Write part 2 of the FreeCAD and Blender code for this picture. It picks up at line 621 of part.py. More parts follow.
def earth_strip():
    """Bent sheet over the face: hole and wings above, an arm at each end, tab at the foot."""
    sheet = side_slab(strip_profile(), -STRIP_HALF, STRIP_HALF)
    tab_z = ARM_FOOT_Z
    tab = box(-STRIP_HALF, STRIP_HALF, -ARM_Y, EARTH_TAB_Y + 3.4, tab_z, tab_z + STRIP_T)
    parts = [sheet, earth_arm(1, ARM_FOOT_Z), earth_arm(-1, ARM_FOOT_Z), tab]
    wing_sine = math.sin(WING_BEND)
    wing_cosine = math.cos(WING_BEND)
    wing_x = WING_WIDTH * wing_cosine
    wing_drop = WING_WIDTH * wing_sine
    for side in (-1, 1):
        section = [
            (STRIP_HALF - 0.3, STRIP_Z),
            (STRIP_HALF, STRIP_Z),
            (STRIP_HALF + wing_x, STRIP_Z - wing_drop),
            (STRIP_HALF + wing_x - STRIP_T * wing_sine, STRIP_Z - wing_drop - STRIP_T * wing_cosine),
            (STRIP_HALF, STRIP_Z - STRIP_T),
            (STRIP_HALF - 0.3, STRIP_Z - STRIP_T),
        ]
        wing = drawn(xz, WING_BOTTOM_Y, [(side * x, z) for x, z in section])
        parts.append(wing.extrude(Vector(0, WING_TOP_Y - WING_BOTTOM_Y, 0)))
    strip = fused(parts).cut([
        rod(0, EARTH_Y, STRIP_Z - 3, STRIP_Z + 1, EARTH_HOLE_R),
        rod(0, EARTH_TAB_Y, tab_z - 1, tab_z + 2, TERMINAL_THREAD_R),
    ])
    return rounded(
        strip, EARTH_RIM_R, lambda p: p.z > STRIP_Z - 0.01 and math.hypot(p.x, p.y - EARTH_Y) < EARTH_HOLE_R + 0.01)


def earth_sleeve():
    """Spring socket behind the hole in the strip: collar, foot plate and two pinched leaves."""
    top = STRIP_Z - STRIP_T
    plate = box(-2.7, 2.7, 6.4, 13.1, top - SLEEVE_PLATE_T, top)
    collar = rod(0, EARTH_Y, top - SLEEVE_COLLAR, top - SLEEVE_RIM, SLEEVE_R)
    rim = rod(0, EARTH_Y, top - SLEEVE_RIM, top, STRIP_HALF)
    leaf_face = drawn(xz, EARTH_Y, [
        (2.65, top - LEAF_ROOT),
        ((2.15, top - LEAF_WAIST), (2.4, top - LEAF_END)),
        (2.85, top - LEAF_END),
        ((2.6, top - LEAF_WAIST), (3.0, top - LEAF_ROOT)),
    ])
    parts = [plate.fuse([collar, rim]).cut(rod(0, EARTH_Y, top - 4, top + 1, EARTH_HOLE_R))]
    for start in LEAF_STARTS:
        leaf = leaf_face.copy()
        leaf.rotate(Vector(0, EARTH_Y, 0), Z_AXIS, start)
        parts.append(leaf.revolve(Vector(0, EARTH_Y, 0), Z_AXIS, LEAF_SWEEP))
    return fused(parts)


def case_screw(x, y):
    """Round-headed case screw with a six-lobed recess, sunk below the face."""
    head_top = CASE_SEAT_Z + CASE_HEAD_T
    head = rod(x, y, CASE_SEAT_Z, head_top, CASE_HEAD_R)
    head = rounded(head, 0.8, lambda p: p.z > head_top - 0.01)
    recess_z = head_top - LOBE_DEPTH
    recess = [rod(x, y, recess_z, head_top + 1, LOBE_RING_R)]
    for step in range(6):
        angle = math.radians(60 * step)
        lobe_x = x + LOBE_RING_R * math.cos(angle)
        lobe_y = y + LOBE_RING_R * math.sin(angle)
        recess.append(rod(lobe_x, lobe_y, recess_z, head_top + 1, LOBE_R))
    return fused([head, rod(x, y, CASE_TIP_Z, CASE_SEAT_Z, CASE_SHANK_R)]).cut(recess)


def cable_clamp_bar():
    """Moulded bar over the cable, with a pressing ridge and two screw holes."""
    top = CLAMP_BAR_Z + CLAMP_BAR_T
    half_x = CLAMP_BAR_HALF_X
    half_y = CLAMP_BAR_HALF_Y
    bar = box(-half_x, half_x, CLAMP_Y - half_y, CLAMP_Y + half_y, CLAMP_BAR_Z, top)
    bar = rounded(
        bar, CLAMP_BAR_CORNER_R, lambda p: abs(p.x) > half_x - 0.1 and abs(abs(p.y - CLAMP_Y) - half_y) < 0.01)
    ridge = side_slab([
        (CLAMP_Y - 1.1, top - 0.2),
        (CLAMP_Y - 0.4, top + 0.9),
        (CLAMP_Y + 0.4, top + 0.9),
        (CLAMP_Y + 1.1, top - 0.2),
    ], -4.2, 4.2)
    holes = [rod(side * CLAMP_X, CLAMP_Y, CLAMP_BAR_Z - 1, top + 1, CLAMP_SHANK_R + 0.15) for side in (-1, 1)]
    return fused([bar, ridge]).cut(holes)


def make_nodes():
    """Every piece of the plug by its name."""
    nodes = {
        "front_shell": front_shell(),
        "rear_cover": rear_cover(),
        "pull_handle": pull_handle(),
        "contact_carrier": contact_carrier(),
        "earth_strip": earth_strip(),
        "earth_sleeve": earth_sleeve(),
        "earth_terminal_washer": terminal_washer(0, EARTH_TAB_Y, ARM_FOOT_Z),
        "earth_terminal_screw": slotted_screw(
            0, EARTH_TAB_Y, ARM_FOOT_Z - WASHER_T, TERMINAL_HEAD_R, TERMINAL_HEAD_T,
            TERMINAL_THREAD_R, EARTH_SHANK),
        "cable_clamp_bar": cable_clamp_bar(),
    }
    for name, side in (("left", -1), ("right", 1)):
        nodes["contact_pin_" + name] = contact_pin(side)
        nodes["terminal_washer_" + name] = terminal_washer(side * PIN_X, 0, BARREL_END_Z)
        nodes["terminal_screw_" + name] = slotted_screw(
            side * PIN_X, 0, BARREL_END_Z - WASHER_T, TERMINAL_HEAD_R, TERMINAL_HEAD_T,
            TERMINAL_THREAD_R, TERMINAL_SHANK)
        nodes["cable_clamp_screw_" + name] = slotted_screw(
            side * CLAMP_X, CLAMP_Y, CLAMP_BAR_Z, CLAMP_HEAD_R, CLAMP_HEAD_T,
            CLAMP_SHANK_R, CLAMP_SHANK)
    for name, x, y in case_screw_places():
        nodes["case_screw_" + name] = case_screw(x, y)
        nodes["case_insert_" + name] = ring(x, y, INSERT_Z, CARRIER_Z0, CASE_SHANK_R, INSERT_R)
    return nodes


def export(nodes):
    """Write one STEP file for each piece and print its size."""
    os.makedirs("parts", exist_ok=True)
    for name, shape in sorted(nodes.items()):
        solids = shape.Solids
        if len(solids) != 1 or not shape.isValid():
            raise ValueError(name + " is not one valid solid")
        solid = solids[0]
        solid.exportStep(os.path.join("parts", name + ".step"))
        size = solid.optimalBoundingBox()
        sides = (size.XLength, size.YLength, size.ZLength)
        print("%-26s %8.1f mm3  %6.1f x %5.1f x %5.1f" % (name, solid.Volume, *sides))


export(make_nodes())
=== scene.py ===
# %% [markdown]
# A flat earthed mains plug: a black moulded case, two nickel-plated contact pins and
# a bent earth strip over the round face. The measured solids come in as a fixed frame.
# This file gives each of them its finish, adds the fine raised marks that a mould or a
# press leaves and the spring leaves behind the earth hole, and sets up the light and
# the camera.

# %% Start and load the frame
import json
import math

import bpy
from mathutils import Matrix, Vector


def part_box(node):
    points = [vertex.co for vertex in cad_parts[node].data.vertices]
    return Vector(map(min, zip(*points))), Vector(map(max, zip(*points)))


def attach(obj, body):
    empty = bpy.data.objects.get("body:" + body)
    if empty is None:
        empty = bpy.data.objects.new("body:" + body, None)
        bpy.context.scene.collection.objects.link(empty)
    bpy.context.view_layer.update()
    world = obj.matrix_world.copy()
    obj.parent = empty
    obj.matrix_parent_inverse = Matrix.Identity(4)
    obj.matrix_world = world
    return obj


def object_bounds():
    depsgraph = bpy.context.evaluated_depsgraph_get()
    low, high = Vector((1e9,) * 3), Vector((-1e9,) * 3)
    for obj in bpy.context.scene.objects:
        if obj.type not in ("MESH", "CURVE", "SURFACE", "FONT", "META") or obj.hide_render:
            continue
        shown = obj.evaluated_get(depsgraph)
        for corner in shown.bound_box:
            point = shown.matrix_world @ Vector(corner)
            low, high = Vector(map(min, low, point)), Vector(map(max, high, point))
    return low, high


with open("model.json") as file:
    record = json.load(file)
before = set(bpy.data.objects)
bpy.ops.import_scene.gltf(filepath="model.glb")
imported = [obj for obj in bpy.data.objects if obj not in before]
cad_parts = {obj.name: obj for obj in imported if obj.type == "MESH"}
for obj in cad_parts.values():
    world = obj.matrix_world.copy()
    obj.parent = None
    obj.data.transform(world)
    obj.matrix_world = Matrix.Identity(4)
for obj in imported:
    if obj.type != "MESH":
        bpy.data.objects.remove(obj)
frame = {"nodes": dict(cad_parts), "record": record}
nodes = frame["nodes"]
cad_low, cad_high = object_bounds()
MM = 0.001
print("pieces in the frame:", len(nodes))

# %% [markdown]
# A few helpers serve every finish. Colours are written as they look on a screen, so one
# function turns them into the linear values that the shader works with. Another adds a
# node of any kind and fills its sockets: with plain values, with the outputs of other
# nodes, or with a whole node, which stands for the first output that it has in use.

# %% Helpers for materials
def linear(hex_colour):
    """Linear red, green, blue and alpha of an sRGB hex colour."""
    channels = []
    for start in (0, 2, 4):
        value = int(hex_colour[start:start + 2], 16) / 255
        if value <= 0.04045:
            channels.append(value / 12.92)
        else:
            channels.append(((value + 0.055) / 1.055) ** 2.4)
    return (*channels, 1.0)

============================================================

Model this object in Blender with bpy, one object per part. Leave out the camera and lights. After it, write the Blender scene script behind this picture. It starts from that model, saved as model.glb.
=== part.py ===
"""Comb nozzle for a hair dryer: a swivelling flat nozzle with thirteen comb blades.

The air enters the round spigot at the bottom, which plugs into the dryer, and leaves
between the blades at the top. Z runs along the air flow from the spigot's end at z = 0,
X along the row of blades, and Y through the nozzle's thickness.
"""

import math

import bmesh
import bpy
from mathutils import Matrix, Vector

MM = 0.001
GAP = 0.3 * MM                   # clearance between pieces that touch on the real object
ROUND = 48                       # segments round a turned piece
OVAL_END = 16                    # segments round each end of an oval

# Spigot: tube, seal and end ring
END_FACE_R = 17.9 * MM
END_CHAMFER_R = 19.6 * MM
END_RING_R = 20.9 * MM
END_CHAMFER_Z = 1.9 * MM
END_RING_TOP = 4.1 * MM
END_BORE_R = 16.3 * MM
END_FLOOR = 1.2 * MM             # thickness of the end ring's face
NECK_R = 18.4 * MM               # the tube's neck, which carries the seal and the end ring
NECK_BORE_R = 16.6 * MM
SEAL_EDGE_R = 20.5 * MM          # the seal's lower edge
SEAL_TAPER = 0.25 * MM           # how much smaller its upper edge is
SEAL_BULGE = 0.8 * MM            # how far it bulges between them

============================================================

Print only the run of lines that begins with the line containing "(name, solid.Volume, *sides))" and ends with the line containing "bpy.context.view_layer.update()", both included, exactly as they read.

        print("%-26s %8.1f mm3  %6.1f x %5.1f x %5.1f" % (name, solid.Volume, *sides))


export(make_nodes())
=== scene.py ===
# %% [markdown]
# A flat earthed mains plug: a black moulded case, two nickel-plated contact pins and
# a bent earth strip over the round face. The measured solids come in as a fixed frame.
# This file gives each of them its finish, adds the fine raised marks that a mould or a
# press leaves and the spring leaves behind the earth hole, and sets up the light and
# the camera.

# %% Start and load the frame
import json
import math

import bpy
from mathutils import Matrix, Vector


def part_box(node):
    points = [vertex.co for vertex in cad_parts[node].data.vertices]
    return Vector(map(min, zip(*points))), Vector(map(max, zip(*points)))


def attach(obj, body):
    empty = bpy.data.objects.get("body:" + body)
    if empty is None:
        empty = bpy.data.objects.new("body:" + body, None)
        bpy.context.scene.collection.objects.link(empty)
    bpy.context.view_layer.update()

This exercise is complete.